Parents and grandparents often ask me how do I find the right book for my child or grandchild. It depends on what is meant by “right” book. Book choice, personal interest in the subject matter, and purpose (Why am I reading this?) are critical to any reader. Without these attributes, reading may become a chore, a struggle to complete if at all. I personally would rather opt for the delicious feeling of getting lost in a fictional world or showing off a new recipe or project that I learned by reading. Thus, modeling reading as a purposeful, enjoyable activity early on will reap life-long benefits for little ones watching [the parents and grandparents] and engaging children in the activity – even if it is only turning the pages and chiming in a repetitive phrase or stirring the cookie batter with a wooden spoon.

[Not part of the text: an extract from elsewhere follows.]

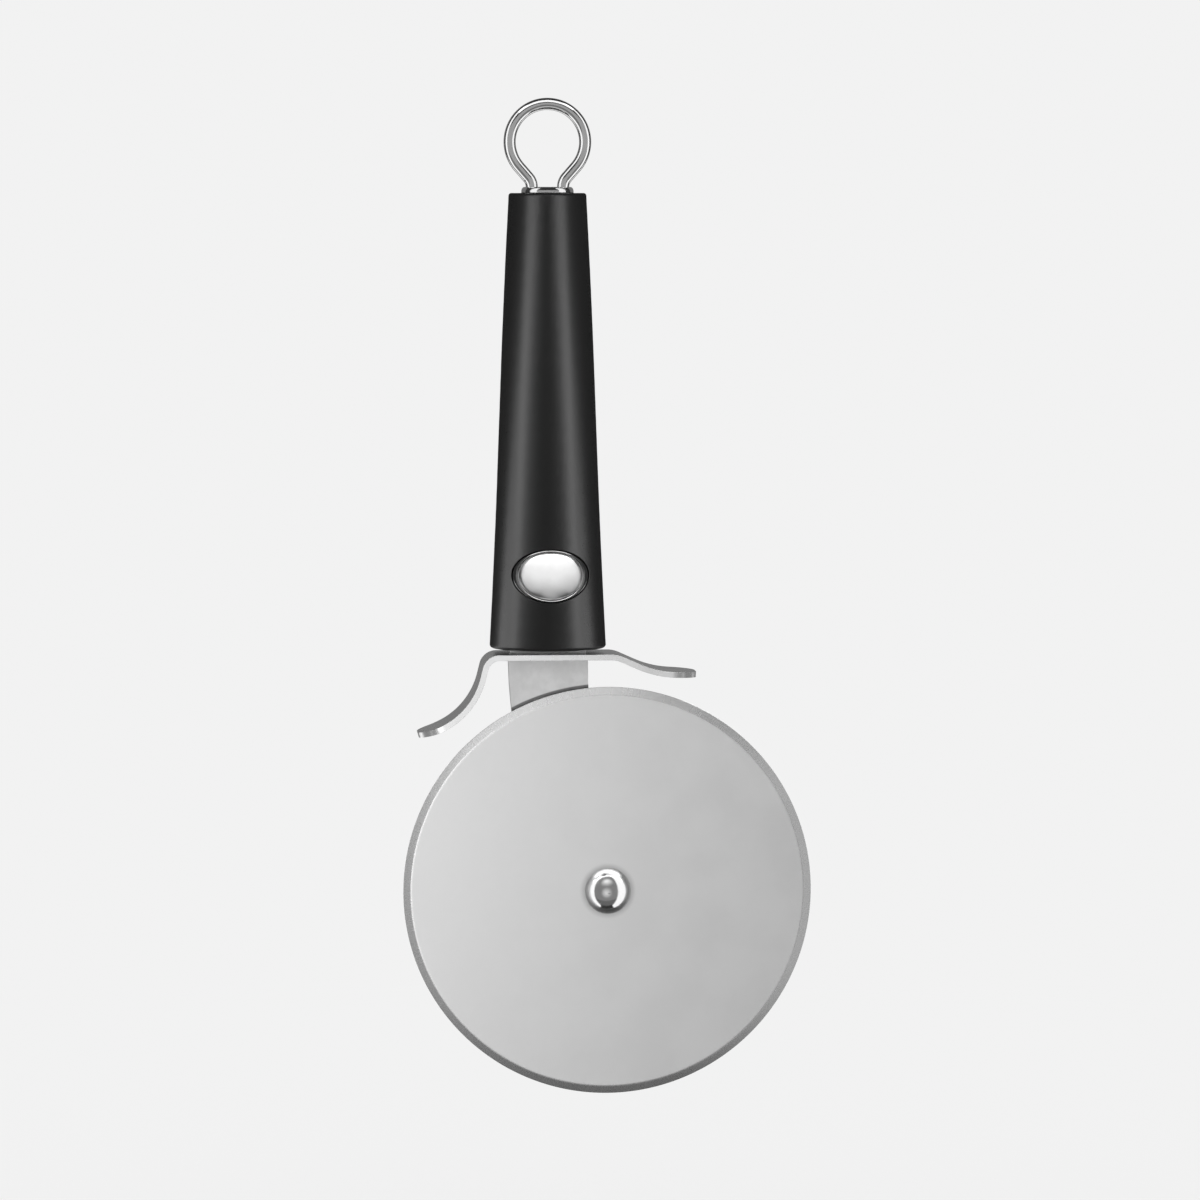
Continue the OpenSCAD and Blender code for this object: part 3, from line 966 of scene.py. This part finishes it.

Now when the parent or grandparent selects a book to be read independently [and joyfully] by the child, the child needs to be able to understand what is read [a topic for another day] and needs to be able to read most of the words on a page. This is where teachers may suggest the five-finger rule. This is how the five-finger rule works: for every unknown word on a particular page, lay down a finger of one hand. If the child lays down all five fingers on the same page, the book is too hard to read independently and fluently. Often, non-fluent readers evolve over a period of time from reading books too hard for them. All is not lost as the book may be read aloud to the child.
A “just right” book or a “good fit” book
• Book choice – Child looks through the book and decides if this book is “right” for him or her
• Purpose – Why am I reading this book? (for fun, to learn…)
• Interest – Is this book interesting to me?
• Comprehension – Do I understand what this book is about?
• Knows most of the words – Can I read most of the words?